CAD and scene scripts
┏━━
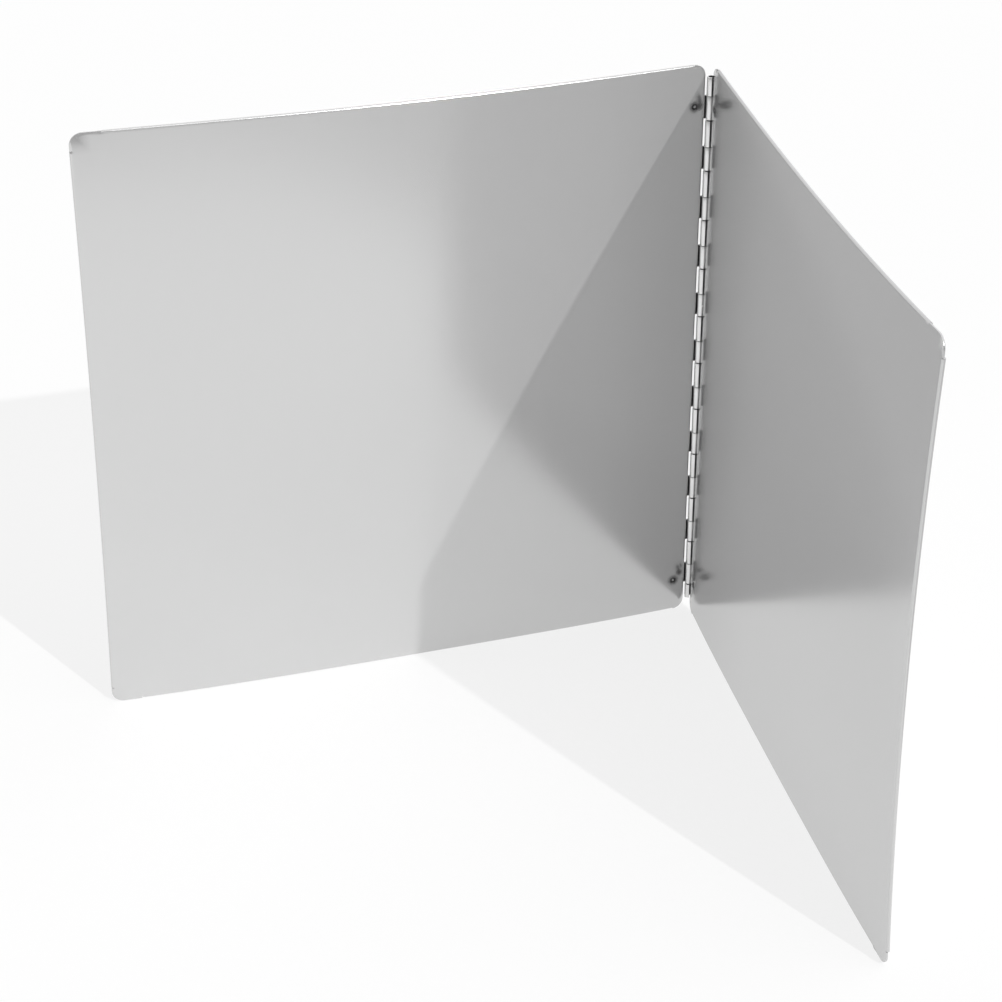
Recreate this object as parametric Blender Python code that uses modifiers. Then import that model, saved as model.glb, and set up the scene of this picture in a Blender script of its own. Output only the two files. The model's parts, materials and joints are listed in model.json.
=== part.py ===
"""Folding splash guard: two hemmed stainless sheets joined by a continuous hinge.

Every piece is drawn in the frame of its own hinge leaf: the pin's axis is the Z axis, X runs along the
sheet away from the hinge (towards -X on the left side, which mirrors the right), and Y runs from the
front of the sheet to its back. An empty on the pin's axis then turns each side to its place.
"""
import bpy
import bmesh
from math import cos, pi, radians, sin
from mathutils import Matrix, Vector

# Driving dimensions, in metres
PANEL_WIDTH = 0.2977
PANEL_HEIGHT = 0.2957
SHEET = 0.0008
PANEL_EDGE = 0.0029
HINGE_CORNER = 0.0055
OUTER_CORNER = 0.0060

HEM_DEPTH = 0.0047
HEM_SLIT = 0.0002
TAB_RUN = 0.0145
TAB_RISE = 0.0080
RELIEF = 0.0006
RELIEF_DIP = 0.0004

LEAF_SHEET = 0.0008
LEAF_WIDTH = 0.0135
LEAF_CUTOUT = 0.0026
BARREL_RADIUS = 0.0020
CURL = 300.0
PIN_RADIUS = 0.00095
PIN_INSET = 0.0010
WELD_GAP = 0.0002

# Heights along the hinge, from its foot up: an end knuckle of the right leaf, then pairs of one left
# and one right knuckle, 25.4 mm a pair, the last of them with the shorter end knuckle
HINGE_FOOT = 0.0060
FOOT_KNUCKLE = 0.0077
LEFT_KNUCKLE = 0.0115
RIGHT_KNUCKLE = 0.0130
TOP_KNUCKLE = 0.0092
GAP_UNDER_LEFT = 0.0006
GAP_OVER_LEFT = 0.0003
LEFT_KNUCKLES = 11

# How far each sheet has sprung from the plane of its leaf: across its width, the difference between
# its top and bottom, how far the middle of its outer edge stays in front of that, and the long wave
# along its foot and along its top
LEFT_BOW = (0.0047, 0.0018, 0.0051, 0.0009, -0.0012)
RIGHT_BOW = (0.0029, 0.0012, 0.0036, 0.0006, 0.0)

# Direction of each leaf about the pin, in degrees from +X, and where the pin stands
LEFT_LEAN = 3.28
RIGHT_TURN = -97.68
PIN_X = 0.1496
PIN_Y = 0.1483

# Spot welds: distance from the pin and height of each one, on both sides
WELDS = ((0.0088, 0.0172), (0.0078, 0.2752))
WELD_RADIUS = 0.0018
WELD_DEPTH = 0.00012

# Fineness of the mesh, the angle in degrees past which an edge is shaded sharp, and how large an empty
# is drawn
GRID_COLUMNS = 15
GRID_ROWS = 15
BEND_STEPS = 7
CORNER_STEPS = 6
CURL_STEPS = 18
PIN_SIDES = 20
BALL_SEGMENTS = 96
SHARP_ANGLE = 40.0
EMPTY_SIZE = 0.03

# Values that follow from them
OUTER_EDGE = PANEL_EDGE + PANEL_WIDTH
LEAF_MIDDLE = BARREL_RADIUS - LEAF_SHEET / 2
PANEL_MIDDLE = BARREL_RADIUS - LEAF_SHEET - WELD_GAP - SHEET / 2
BEND_RADIUS = (SHEET + HEM_SLIT) / 2
BEND_OUTSIDE = BEND_RADIUS + SHEET / 2
WELD_BALL = (WELD_RADIUS ** 2 + WELD_DEPTH ** 2) / (2 * WELD_DEPTH)
TWIST_PEAK = 4 / 27
WAVE_SCALE = 16
NEAR = 1e-6


def clear_scene():
    """Start from an empty file."""
    for item in list(bpy.data.objects):
        bpy.data.objects.remove(item, do_unlink=True)


def new_collection(name):
    collection = bpy.data.collections.new(name)
    bpy.context.scene.collection.children.link(collection)
    return collection


def steel(name, shade, roughness):
    """Bare stainless steel as a Principled material."""
    material = bpy.data.materials.new(name)
    material.use_nodes = True
    shader = material.node_tree.nodes["Principled BSDF"]
    shader.inputs["Base Color"].default_value = (shade, shade, shade, 1.0)
    shader.inputs["Metallic"].default_value = 1.0
    shader.inputs["Roughness"].default_value = roughness
    return material


def mesh_object(name, bm, collection, material, parent):
    """Turn a bmesh into a smooth-shaded object on its side's empty."""
    mesh = bpy.data.meshes.new(name)
    bm.to_mesh(mesh)
    bm.free()
    mesh.materials.append(material)
    mesh.shade_smooth()
    mesh.set_sharp_from_angle(angle=radians(SHARP_ANGLE))
    item = bpy.data.objects.new(name, mesh)
    item.parent = parent
    collection.objects.link(item)
    return item


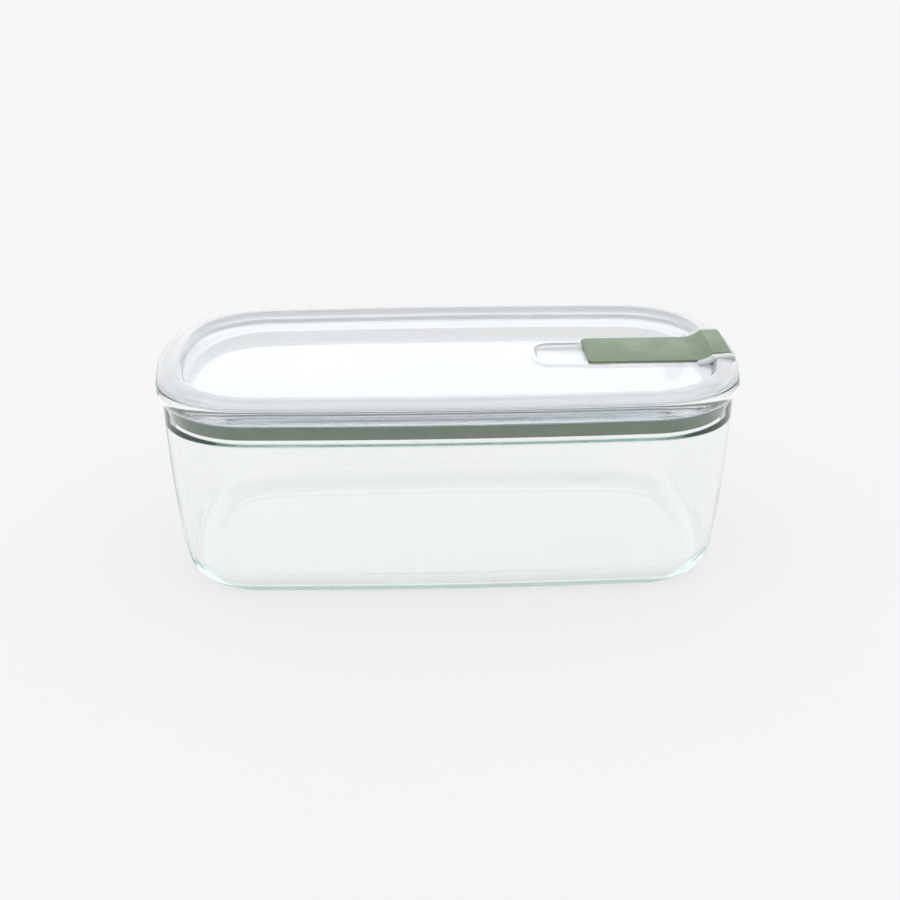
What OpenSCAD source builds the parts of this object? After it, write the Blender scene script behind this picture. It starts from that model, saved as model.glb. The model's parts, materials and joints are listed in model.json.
┗━━
Directions: Extract all the material, leaving every line as it is.

Final answer:
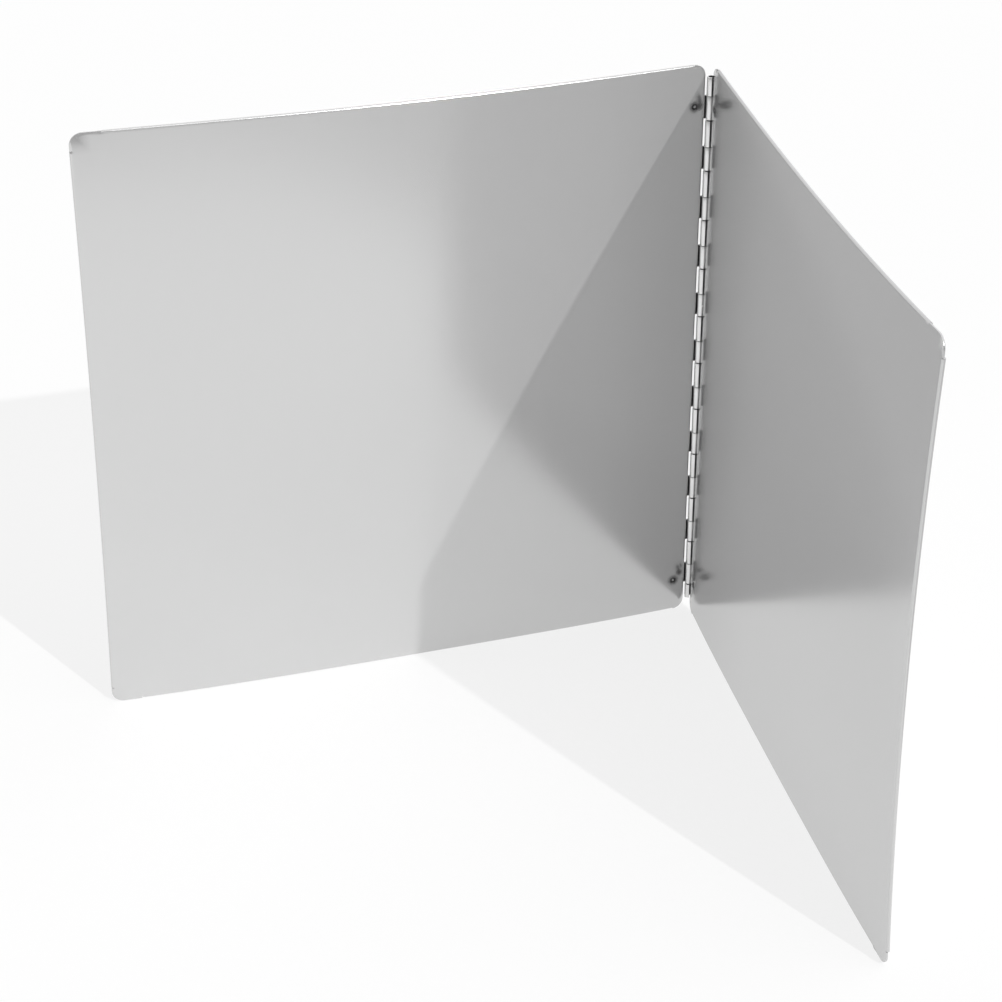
Recreate this object as parametric Blender Python code that uses modifiers. Then import that model, saved as model.glb, and set up the scene of this picture in a Blender script of its own. Output only the two files. The model's parts, materials and joints are listed in model.json.
=== part.py ===
"""Folding splash guard: two hemmed stainless sheets joined by a continuous hinge.

Every piece is drawn in the frame of its own hinge leaf: the pin's axis is the Z axis, X runs along the
sheet away from the hinge (towards -X on the left side, which mirrors the right), and Y runs from the
front of the sheet to its back. An empty on the pin's axis then turns each side to its place.
"""
import bpy
import bmesh
from math import cos, pi, radians, sin
from mathutils import Matrix, Vector

# Driving dimensions, in metres
PANEL_WIDTH = 0.2977
PANEL_HEIGHT = 0.2957
SHEET = 0.0008
PANEL_EDGE = 0.0029
HINGE_CORNER = 0.0055
OUTER_CORNER = 0.0060

HEM_DEPTH = 0.0047
HEM_SLIT = 0.0002
TAB_RUN = 0.0145
TAB_RISE = 0.0080
RELIEF = 0.0006
RELIEF_DIP = 0.0004

LEAF_SHEET = 0.0008
LEAF_WIDTH = 0.0135
LEAF_CUTOUT = 0.0026
BARREL_RADIUS = 0.0020
CURL = 300.0
PIN_RADIUS = 0.00095
PIN_INSET = 0.0010
WELD_GAP = 0.0002

# Heights along the hinge, from its foot up: an end knuckle of the right leaf, then pairs of one left
# and one right knuckle, 25.4 mm a pair, the last of them with the shorter end knuckle
HINGE_FOOT = 0.0060
FOOT_KNUCKLE = 0.0077
LEFT_KNUCKLE = 0.0115
RIGHT_KNUCKLE = 0.0130
TOP_KNUCKLE = 0.0092
GAP_UNDER_LEFT = 0.0006
GAP_OVER_LEFT = 0.0003
LEFT_KNUCKLES = 11

# How far each sheet has sprung from the plane of its leaf: across its width, the difference between
# its top and bottom, how far the middle of its outer edge stays in front of that, and the long wave
# along its foot and along its top
LEFT_BOW = (0.0047, 0.0018, 0.0051, 0.0009, -0.0012)
RIGHT_BOW = (0.0029, 0.0012, 0.0036, 0.0006, 0.0)

# Direction of each leaf about the pin, in degrees from +X, and where the pin stands
LEFT_LEAN = 3.28
RIGHT_TURN = -97.68
PIN_X = 0.1496
PIN_Y = 0.1483

# Spot welds: distance from the pin and height of each one, on both sides
WELDS = ((0.0088, 0.0172), (0.0078, 0.2752))
WELD_RADIUS = 0.0018
WELD_DEPTH = 0.00012

# Fineness of the mesh, the angle in degrees past which an edge is shaded sharp, and how large an empty
# is drawn
GRID_COLUMNS = 15
GRID_ROWS = 15
BEND_STEPS = 7
CORNER_STEPS = 6
CURL_STEPS = 18
PIN_SIDES = 20
BALL_SEGMENTS = 96
SHARP_ANGLE = 40.0
EMPTY_SIZE = 0.03

# Values that follow from them
OUTER_EDGE = PANEL_EDGE + PANEL_WIDTH
LEAF_MIDDLE = BARREL_RADIUS - LEAF_SHEET / 2
PANEL_MIDDLE = BARREL_RADIUS - LEAF_SHEET - WELD_GAP - SHEET / 2
BEND_RADIUS = (SHEET + HEM_SLIT) / 2
BEND_OUTSIDE = BEND_RADIUS + SHEET / 2
WELD_BALL = (WELD_RADIUS ** 2 + WELD_DEPTH ** 2) / (2 * WELD_DEPTH)
TWIST_PEAK = 4 / 27
WAVE_SCALE = 16
NEAR = 1e-6


def clear_scene():
    """Start from an empty file."""
    for item in list(bpy.data.objects):
        bpy.data.objects.remove(item, do_unlink=True)


def new_collection(name):
    collection = bpy.data.collections.new(name)
    bpy.context.scene.collection.children.link(collection)
    return collection


def steel(name, shade, roughness):
    """Bare stainless steel as a Principled material."""
    material = bpy.data.materials.new(name)
    material.use_nodes = True
    shader = material.node_tree.nodes["Principled BSDF"]
    shader.inputs["Base Color"].default_value = (shade, shade, shade, 1.0)
    shader.inputs["Metallic"].default_value = 1.0
    shader.inputs["Roughness"].default_value = roughness
    return material


def mesh_object(name, bm, collection, material, parent):
    """Turn a bmesh into a smooth-shaded object on its side's empty."""
    mesh = bpy.data.meshes.new(name)
    bm.to_mesh(mesh)
    bm.free()
    mesh.materials.append(material)
    mesh.shade_smooth()
    mesh.set_sharp_from_angle(angle=radians(SHARP_ANGLE))
    item = bpy.data.objects.new(name, mesh)
    item.parent = parent
    collection.objects.link(item)
    return item


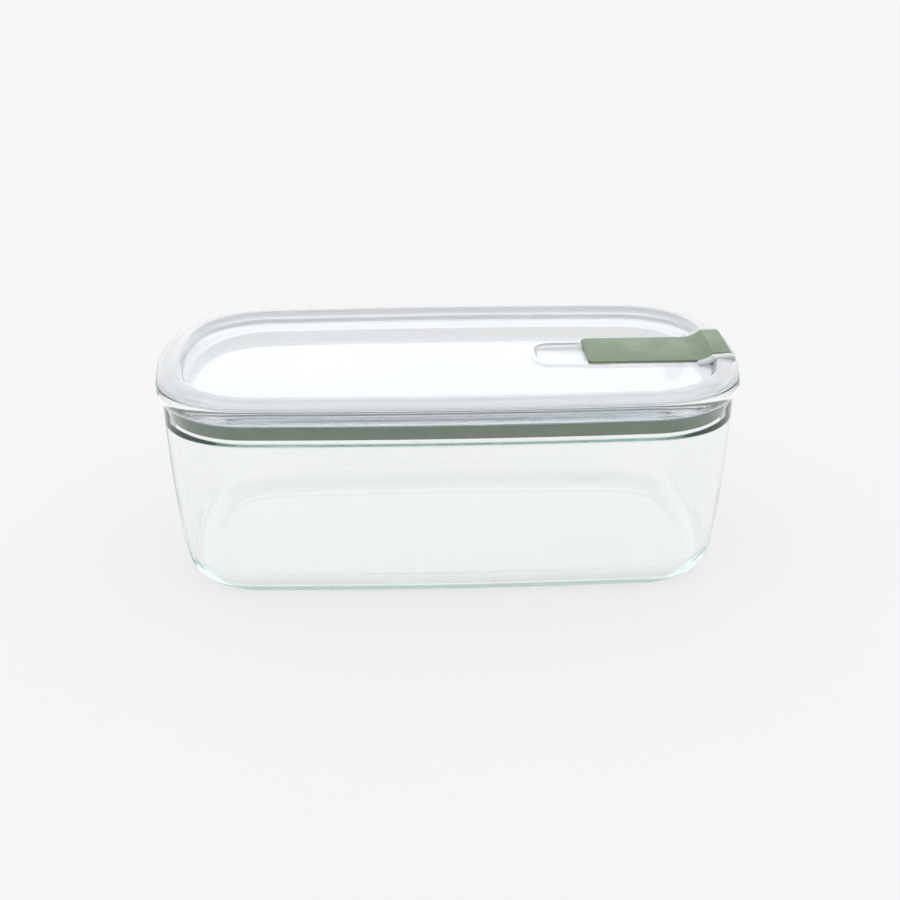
What OpenSCAD source builds the parts of this object? After it, write the Blender scene script behind this picture. It starts from that model, saved as model.glb. The model's parts, materials and joints are listed in model.json.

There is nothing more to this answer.